# [EXERCISE TASK]
Set down the material exactly as given, please, from its first line through the line that includes "return quads, np.concatenate(caps)".
-------- DATASET SECTION --------
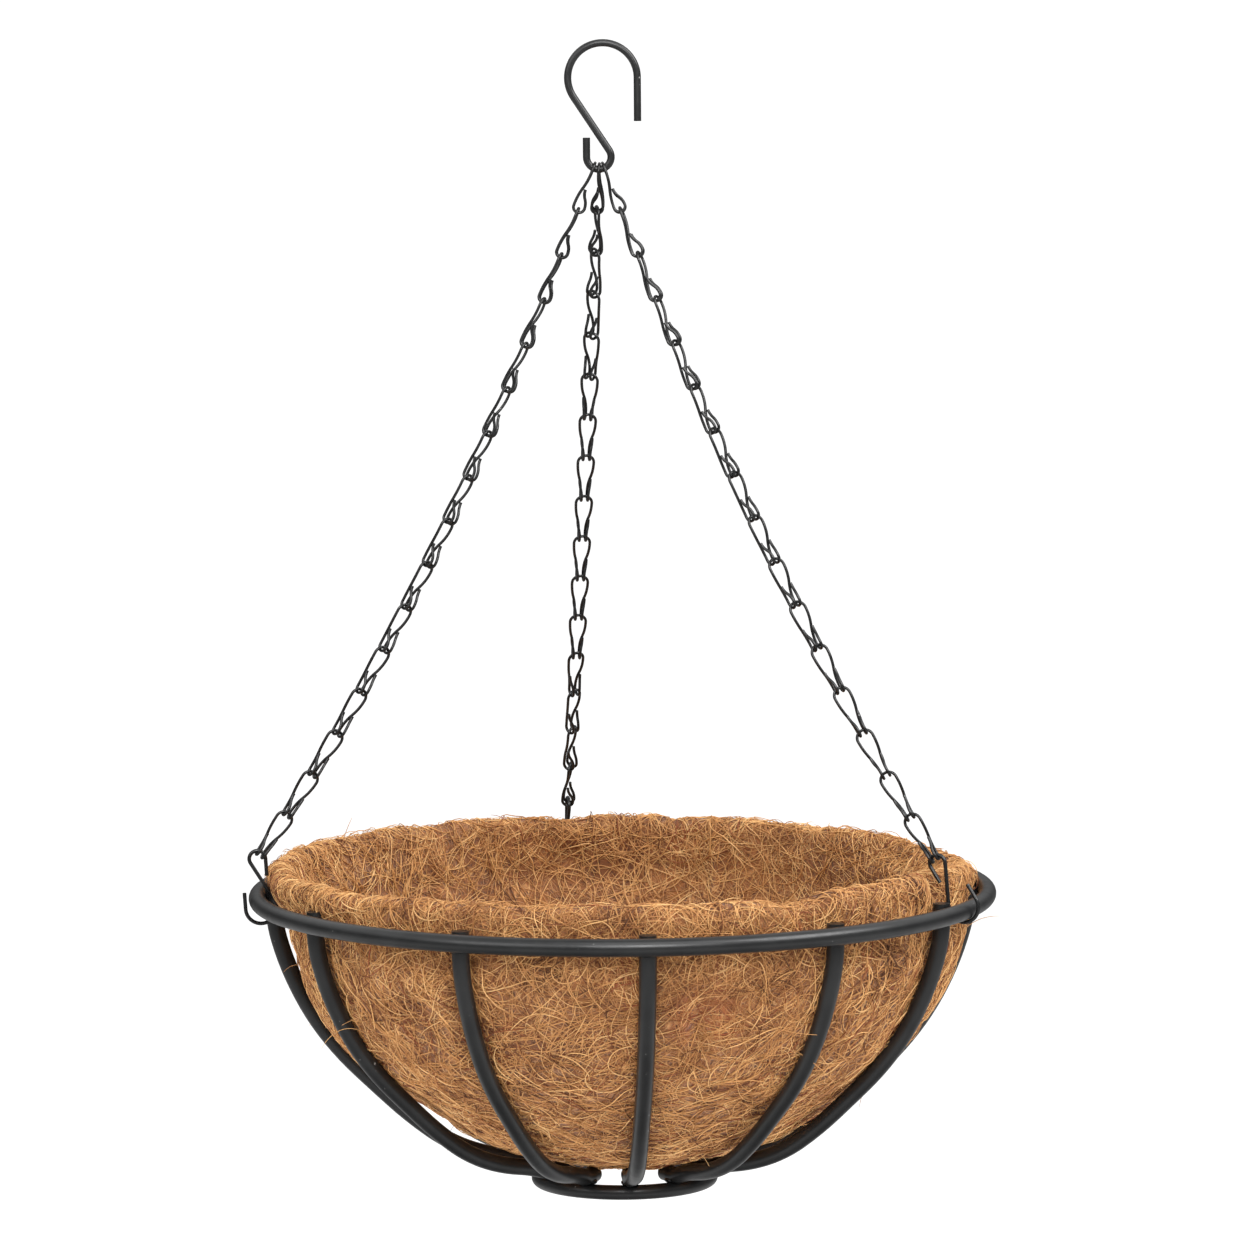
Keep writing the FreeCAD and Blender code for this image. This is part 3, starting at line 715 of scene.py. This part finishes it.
def bead_faces():
    """Quads and end triangles of one bead, numbered from its first point."""
    row, column = np.meshgrid(np.arange(BEAD_RINGS - 2), np.arange(BEAD_TURNS), indexing="ij")
    after = (column + 1) % BEAD_TURNS
    quads = np.stack(
        [row * BEAD_TURNS + column, (row + 1) * BEAD_TURNS + column, (row + 1) * BEAD_TURNS + after, row * BEAD_TURNS + after],
        axis=-1,
    ).reshape(-1, 4)
    turn = np.arange(BEAD_TURNS)
    following = (turn + 1) % BEAD_TURNS
    top = (BEAD_RINGS - 1) * BEAD_TURNS
    last = (BEAD_RINGS - 2) * BEAD_TURNS
    caps = [
        np.stack([np.full(BEAD_TURNS, top), turn, following], axis=1),
        np.stack([np.full(BEAD_TURNS, top + 1), last + following, last + turn], axis=1),
    ]
    return quads, np.concatenate(caps)


def make_welds(coat):
    """Beads where each rib meets the rim and the base ring."""
    quads, caps = bead_faces()
    points, all_quads, all_caps = [], [], []
    for angle in rib_bearings():
        for weld in (RIM_WELD, BASE_WELD):
            start = sum(len(part) for part in points)
            points.append(bead_points(weld, angle))
            all_quads.append(quads + start)
            all_caps.append(caps + start)
    verts = (np.concatenate(points) + RIM_CENTRE) * MM
    welds = mesh_from_arrays("weld_beads", verts, np.concatenate(all_quads), np.concatenate(all_caps))
    welds.data.materials.append(coat)
    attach(welds, "basket")


# ---------------------------------------------------------------- studio


def make_floor():
    """A wide pale floor, a metre below the hanging bowl."""
    half = 400.0
    level = base_low.z - 1.0
    corners = np.array([(-half, -half, level), (half, -half, level), (half, half, level), (-half, half, level)])
    floor = mesh_from_arrays("studio_floor", corners, np.array([[0, 1, 2, 3]]), np.zeros((0, 3), int))
    graph = Graph("studio_floor")
    graph.set("Base Color", (0.95, 0.95, 0.948, 1.0))
    graph.set("Roughness", 0.9)
    graph.set("Emission Color", (1.0, 1.0, 1.0, 1.0))
    graph.set("Emission Strength", 0.40)
    floor.data.materials.append(graph.material)
    floor.visible_glossy = False


# Just over full white, so that the backdrop and the floor meet without a line.
WHITE_BACKGROUND = 1.5
# How bright glossy finishes see the studio, by height: 0 straight below, 0.5 level, 1 straight above.
MIRRORED = ((0.0, 0.08), (0.22, 0.75), (0.46, 0.16), (0.58, 0.08), (0.82, 1.10), (1.0, 0.40))


def mirrored_studio(tree):
    """Brightness of the studio in glossy finishes, as a node that follows the ray's height."""
    direction = tree.nodes.new("ShaderNodeSeparateXYZ")
    tree.links.new(tree.nodes.new("ShaderNodeTexCoord").outputs["Generated"], direction.inputs[0])
    height = tree.nodes.new("ShaderNodeMapRange")
    height.inputs["From Min"].default_value = -1.0
    tree.links.new(direction.outputs["Z"], height.inputs["Value"])
    ramp = tree.nodes.new("ShaderNodeValToRGB")
    tree.links.new(height.outputs["Result"], ramp.inputs["Fac"])
    stops = ramp.color_ramp.elements
    while len(stops) < len(MIRRORED):
        stops.new(0.5)
    for stop, (place, level) in zip(stops, MIRRORED):
        stop.position = place
        stop.color = (level, level, level, 1.0)
    return ramp.outputs["Color"]


def switched(tree, ray, otherwise, when):
    """A strength that takes one value for a kind of ray and another for the rest."""
    step = tree.nodes.new("ShaderNodeMapRange")
    tree.links.new(tree.nodes.new("ShaderNodeLightPath").outputs[ray], step.inputs["Value"])
    for value, socket in ((otherwise, step.inputs["To Min"]), (when, step.inputs["To Max"])):
        if isinstance(value, float):
            socket.default_value = value
        else:
            tree.links.new(value, socket)
    return step.outputs["Result"]


def make_world(ambient):
    """Even surroundings: white to the camera, ambient as light, and graded in glossy finishes."""
    world = bpy.data.worlds.new("studio")
    world.use_nodes = True
    tree = world.node_tree
    lit = switched(tree, "Is Glossy Ray", ambient, mirrored_studio(tree))
    seen = switched(tree, "Is Camera Ray", lit, WHITE_BACKGROUND)
    tree.links.new(seen, tree.nodes["Background"].inputs["Strength"])
    tree.nodes["Background"].inputs["Color"].default_value = (1.0, 1.0, 1.0, 1.0)
    bpy.context.scene.world = world


def make_softbox(name, place, aim, size, power):
    """A square area light looking at a point."""
    lamp = bpy.data.lights.new(name, "AREA")
    lamp.shape = "SQUARE"
    lamp.size = size
    lamp.energy = power
    holder = bpy.data.objects.new(name, lamp)
    holder.location = place
    holder.rotation_euler = (Vector(aim) - Vector(place)).to_track_quat("-Z", "Y").to_euler()
    bpy.context.scene.collection.objects.link(holder)


def make_camera(place, target, tip, lens):
    """A long lens looking slightly down at the basket; tip turns the picture about the line of sight."""
    place, target = Vector(place), Vector(target)
    ahead = (target - place).normalized()
    right = ahead.cross(Vector((0.0, 0.0, 1.0))).normalized()
    up = right.cross(ahead)
    tipped_right = math.cos(tip) * right + math.sin(tip) * up
    tipped_up = -math.sin(tip) * right + math.cos(tip) * up
    turn = Matrix((tipped_right, tipped_up, -ahead)).transposed().to_4x4()
    data = bpy.data.cameras.new("camera")
    data.lens = lens
    data.sensor_width = 36.0
    camera = bpy.data.objects.new("camera", data)
    camera.matrix_world = Matrix.Translation(place) @ turn
    bpy.context.scene.collection.objects.link(camera)
    bpy.context.scene.camera = camera


# ---------------------------------------------------------------- the whole scene


def finish_metal():
    """Gives every carried CAD metal node its coat."""
    frame_coat = powder_coat("powder_coat_frame", 0.009, 0.014, 0.28, 0.36)
    wire_coat = powder_coat("powder_coat_wire", 0.006, 0.010, 0.24, 0.32)
    for name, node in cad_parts.items():
        coat = wire_coat if name.startswith(("chain_", "rim_hook_")) else frame_coat
        node.data.materials.clear()
        node.data.materials.append(coat)
    make_welds(frame_coat)


def make_liner():
    """The felted shell and its loose strands, all riding the basket in place of the CAD liner."""
    grid = shell_grid()
    normals = grid_normals(grid)
    felt = coir_felt()
    tones = [
        coir_strand("coir_strand_brown", HUSK_BROWN, HUSK_TAN),
        coir_strand("coir_strand_tan", HUSK_TAN, HUSK_GOLD),
        coir_strand("coir_strand_gold", HUSK_GOLD, HUSK_STRAW),
        coir_strand("coir_strand_dark", GAP_SHADE_AND_DARK_HUSK, HUSK_RED),
    ]
    shell = make_shell(grid, felt)
    lip_row = int(np.argmax(grid[:, :, 2].mean(axis=1)))
    outside = (3, lip_row)
    inside = (lip_row, ALONG - 4)
    lip = (lip_row - 14, lip_row + 10)
    layers = (
        ("coir_strands_outside_a", 2900, outside, 12, 3.6, 0.040, 1.0, (0.42, 0.30, 0.06, 0.22), 21),
        ("coir_strands_outside_b", 2900, outside, 12, 3.6, 0.055, 1.5, (0.28, 0.42, 0.16, 0.14), 22),
        ("coir_strands_outside_c", 2900, outside, 12, 3.2, 0.070, 1.6, (0.26, 0.40, 0.20, 0.14), 27),
        ("coir_strands_outside_d", 2900, outside, 12, 3.2, 0.075, 2.0, (0.16, 0.40, 0.36, 0.08), 23),
        # The inside layers lean to the tan and gold tones: painted light that brightens the inner wall of the bowl.
        ("coir_strands_inside_a", 2900, inside, 12, 3.4, 0.045, 1.0, (0.10, 0.42, 0.44, 0.04), 24),
        ("coir_strands_inside_b", 2900, inside, 12, 3.4, 0.060, 1.5, (0.05, 0.30, 0.63, 0.02), 25),
        ("coir_strands_lip", 2900, lip, 12, 2.6, 0.070, 3.0, (0.24, 0.44, 0.26, 0.06), 26),
    )
    pieces = [shell]
    tree = wires_near_lip()
    for name, count, rows, steps, stride, curl, lift, weights, seed in layers:
        pieces.append(
            make_strands(
                name, grid, normals, tree, count, rows, steps, stride, curl, lift, weights, tones, SEED + seed
            )
        )
    pieces.append(make_strays(grid, normals, tree, (8, lip_row + 30), tones, SEED + 40))
    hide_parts("coir_liner")
    for piece in pieces:
        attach(piece, "basket")


def light_studio():
    """Soft light from the right, the front, the left and above, with the key on the right."""
    make_world(0.72)
    centre = (0.0, 0.0, -0.45)
    make_softbox("key", (2.2, -0.9, 1.7), centre, 1.7, 60.0)
    make_softbox("left", (-2.0, -2.2, 1.0), centre, 1.6, 18.0)
    make_softbox("front", (0.3, -3.2, 1.3), centre, 1.4, 60.0)
    make_softbox("top", (0.2, -1.3, 2.1), centre, 1.4, 12.0)


def build_scene():
    """Finishes, liner, studio and camera, in that order."""
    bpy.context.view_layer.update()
    finish_metal()
    make_liner()
    make_floor()
    light_studio()
    make_camera((0.0072, -3.5, 0.0479), (0.00708, 0.0, -0.3097), -0.0081, 188.48)
    bpy.context.scene.view_settings.view_transform = "Standard"


build_scene()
--------
# [ANSWER TO THE TASK]
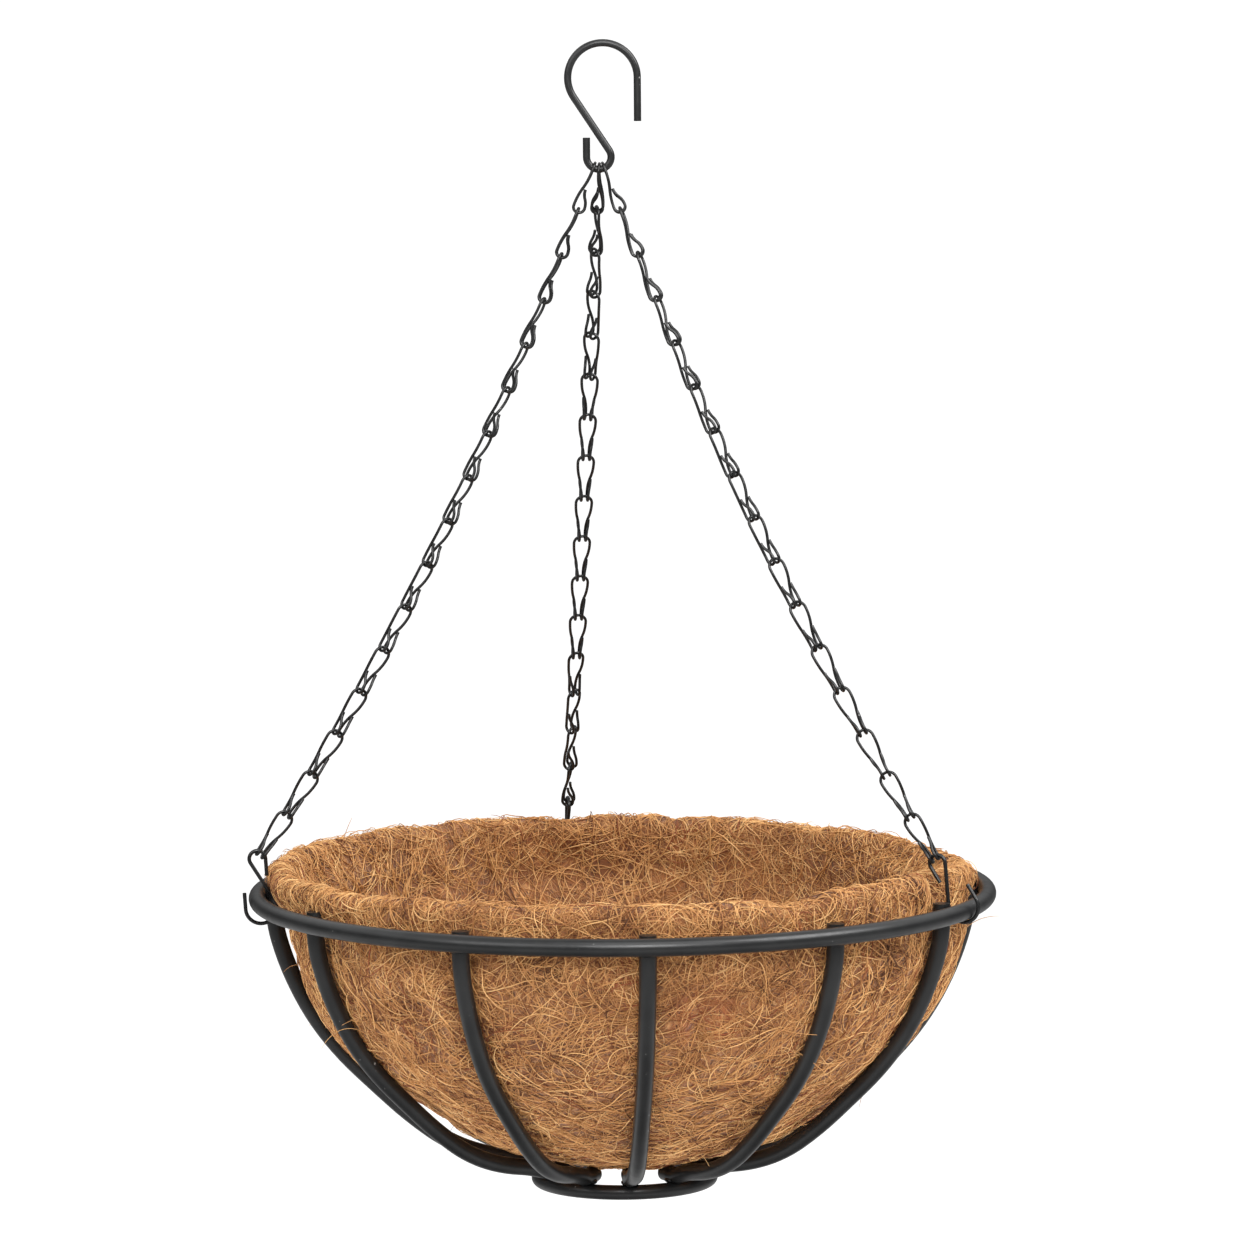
Keep writing the FreeCAD and Blender code for this image. This is part 3, starting at line 715 of scene.py. This part finishes it.
def bead_faces():
    """Quads and end triangles of one bead, numbered from its first point."""
    row, column = np.meshgrid(np.arange(BEAD_RINGS - 2), np.arange(BEAD_TURNS), indexing="ij")
    after = (column + 1) % BEAD_TURNS
    quads = np.stack(
        [row * BEAD_TURNS + column, (row + 1) * BEAD_TURNS + column, (row + 1) * BEAD_TURNS + after, row * BEAD_TURNS + after],
        axis=-1,
    ).reshape(-1, 4)
    turn = np.arange(BEAD_TURNS)
    following = (turn + 1) % BEAD_TURNS
    top = (BEAD_RINGS - 1) * BEAD_TURNS
    last = (BEAD_RINGS - 2) * BEAD_TURNS
    caps = [
        np.stack([np.full(BEAD_TURNS, top), turn, following], axis=1),
        np.stack([np.full(BEAD_TURNS, top + 1), last + following, last + turn], axis=1),
    ]
    return quads, np.concatenate(caps)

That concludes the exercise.